#### [Instructions to follow]
Repeat the whole listing exactly as written.
------ Raw data
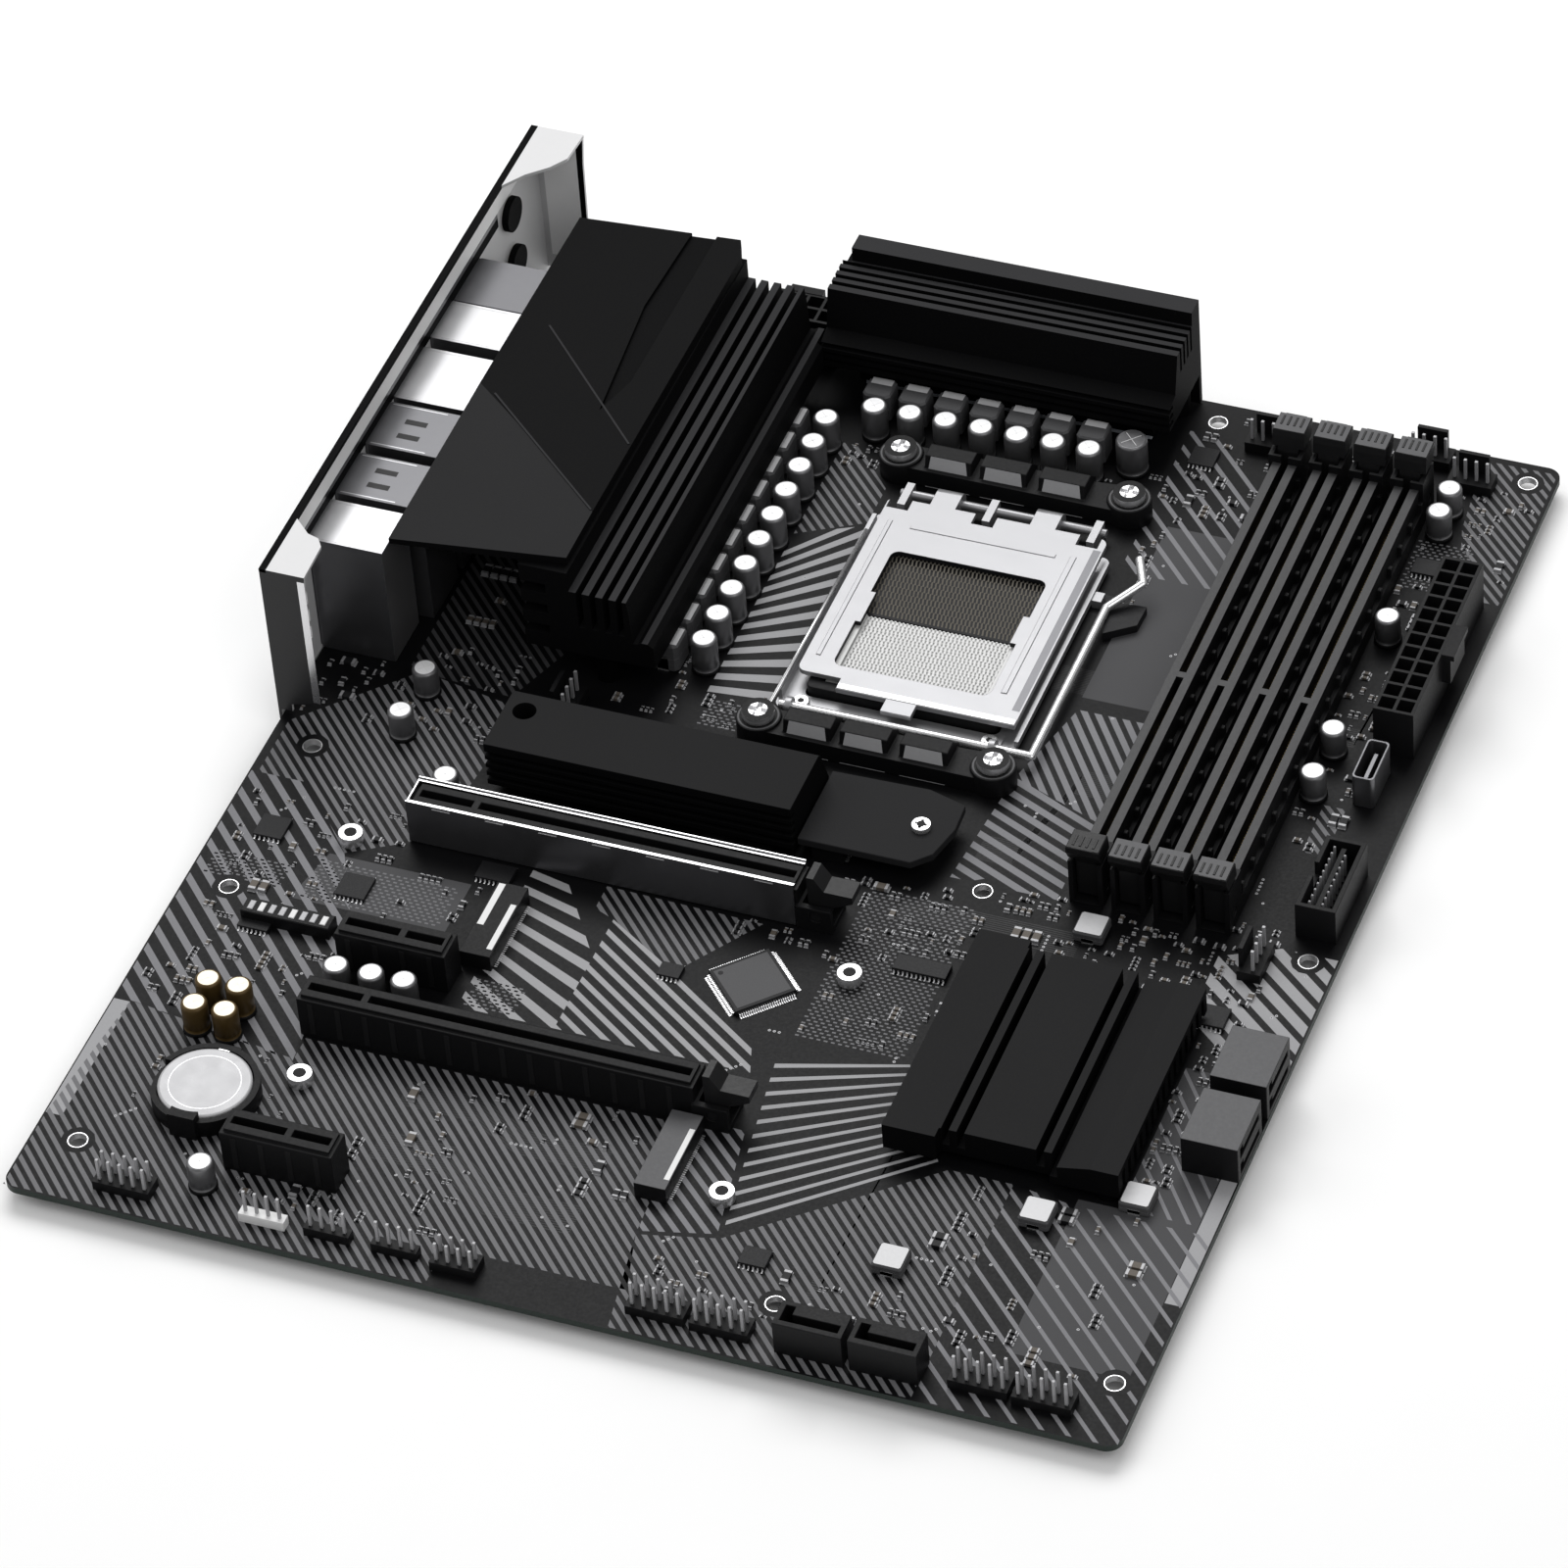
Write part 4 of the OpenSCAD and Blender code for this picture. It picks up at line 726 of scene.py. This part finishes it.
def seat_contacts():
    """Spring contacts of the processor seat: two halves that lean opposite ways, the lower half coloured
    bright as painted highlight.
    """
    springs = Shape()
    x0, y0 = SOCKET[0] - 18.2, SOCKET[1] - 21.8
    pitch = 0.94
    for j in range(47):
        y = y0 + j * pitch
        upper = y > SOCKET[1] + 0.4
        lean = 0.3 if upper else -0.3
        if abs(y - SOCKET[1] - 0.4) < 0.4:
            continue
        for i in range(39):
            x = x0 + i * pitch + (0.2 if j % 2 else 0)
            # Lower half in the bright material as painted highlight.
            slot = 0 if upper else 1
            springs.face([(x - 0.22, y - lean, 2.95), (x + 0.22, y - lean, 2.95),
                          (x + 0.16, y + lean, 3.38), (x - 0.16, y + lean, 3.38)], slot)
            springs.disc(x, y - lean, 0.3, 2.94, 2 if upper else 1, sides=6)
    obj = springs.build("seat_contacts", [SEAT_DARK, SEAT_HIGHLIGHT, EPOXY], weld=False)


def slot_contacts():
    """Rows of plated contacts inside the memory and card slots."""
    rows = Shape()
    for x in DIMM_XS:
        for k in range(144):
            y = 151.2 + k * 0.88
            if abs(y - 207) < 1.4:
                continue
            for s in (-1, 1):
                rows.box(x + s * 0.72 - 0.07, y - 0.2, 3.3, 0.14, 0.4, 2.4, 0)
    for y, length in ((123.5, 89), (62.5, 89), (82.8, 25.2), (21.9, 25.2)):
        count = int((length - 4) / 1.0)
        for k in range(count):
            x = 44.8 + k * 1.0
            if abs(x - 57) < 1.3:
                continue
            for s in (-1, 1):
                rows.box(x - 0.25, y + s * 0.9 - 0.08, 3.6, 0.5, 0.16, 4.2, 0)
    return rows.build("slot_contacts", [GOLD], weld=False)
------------
#### [Output]
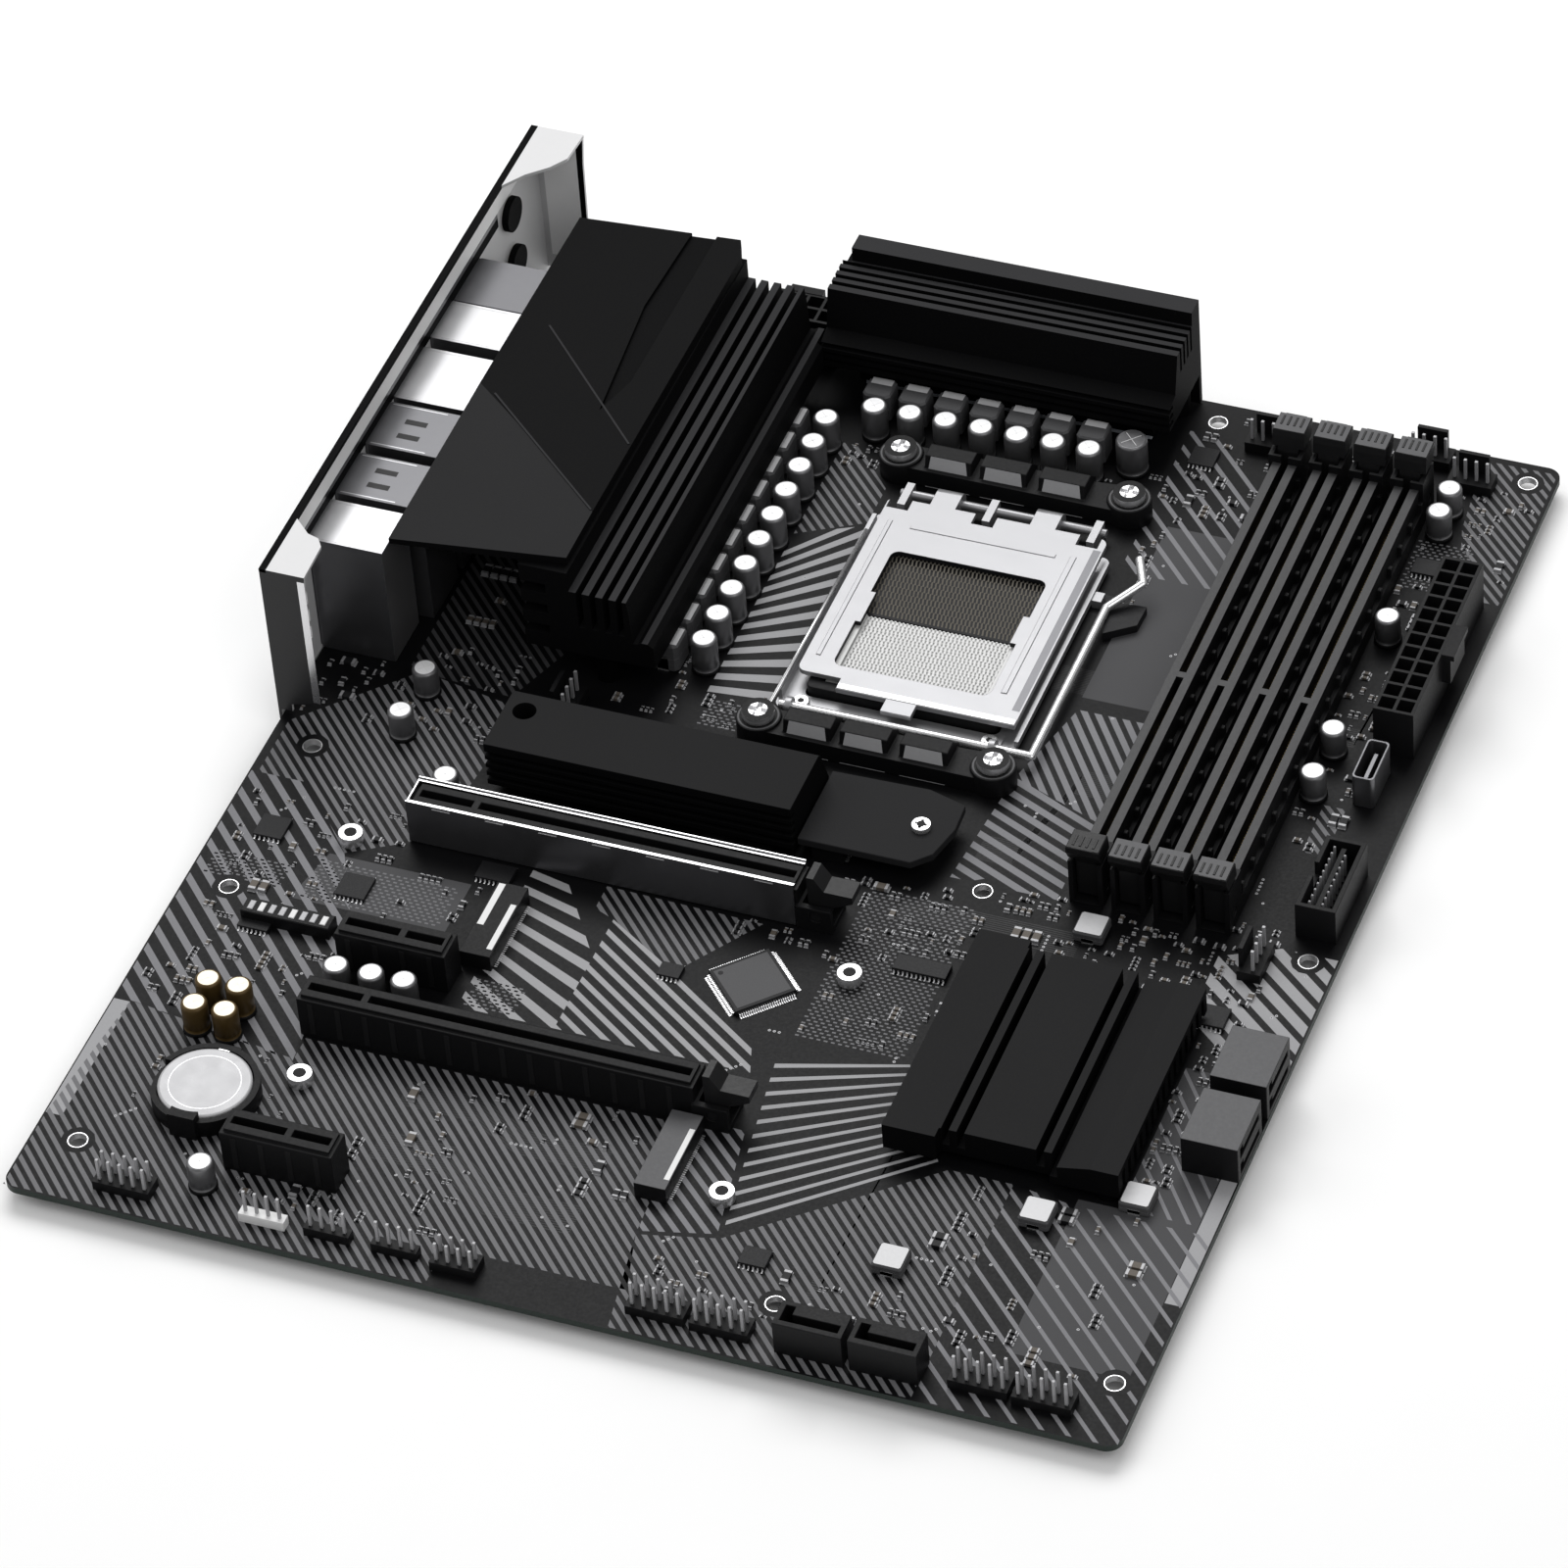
Write part 4 of the OpenSCAD and Blender code for this picture. It picks up at line 726 of scene.py. This part finishes it.
def seat_contacts():
    """Spring contacts of the processor seat: two halves that lean opposite ways, the lower half coloured
    bright as painted highlight.
    """
    springs = Shape()
    x0, y0 = SOCKET[0] - 18.2, SOCKET[1] - 21.8
    pitch = 0.94
    for j in range(47):
        y = y0 + j * pitch
        upper = y > SOCKET[1] + 0.4
        lean = 0.3 if upper else -0.3
        if abs(y - SOCKET[1] - 0.4) < 0.4:
            continue
        for i in range(39):
            x = x0 + i * pitch + (0.2 if j % 2 else 0)
            # Lower half in the bright material as painted highlight.
            slot = 0 if upper else 1
            springs.face([(x - 0.22, y - lean, 2.95), (x + 0.22, y - lean, 2.95),
                          (x + 0.16, y + lean, 3.38), (x - 0.16, y + lean, 3.38)], slot)
            springs.disc(x, y - lean, 0.3, 2.94, 2 if upper else 1, sides=6)
    obj = springs.build("seat_contacts", [SEAT_DARK, SEAT_HIGHLIGHT, EPOXY], weld=False)


def slot_contacts():
    """Rows of plated contacts inside the memory and card slots."""
    rows = Shape()
    for x in DIMM_XS:
        for k in range(144):
            y = 151.2 + k * 0.88
            if abs(y - 207) < 1.4:
                continue
            for s in (-1, 1):
                rows.box(x + s * 0.72 - 0.07, y - 0.2, 3.3, 0.14, 0.4, 2.4, 0)
    for y, length in ((123.5, 89), (62.5, 89), (82.8, 25.2), (21.9, 25.2)):
        count = int((length - 4) / 1.0)
        for k in range(count):
            x = 44.8 + k * 1.0
            if abs(x - 57) < 1.3:
                continue
            for s in (-1, 1):
                rows.box(x - 0.25, y + s * 0.9 - 0.08, 3.6, 0.5, 0.16, 4.2, 0)
    return rows.build("slot_contacts", [GOLD], weld=False)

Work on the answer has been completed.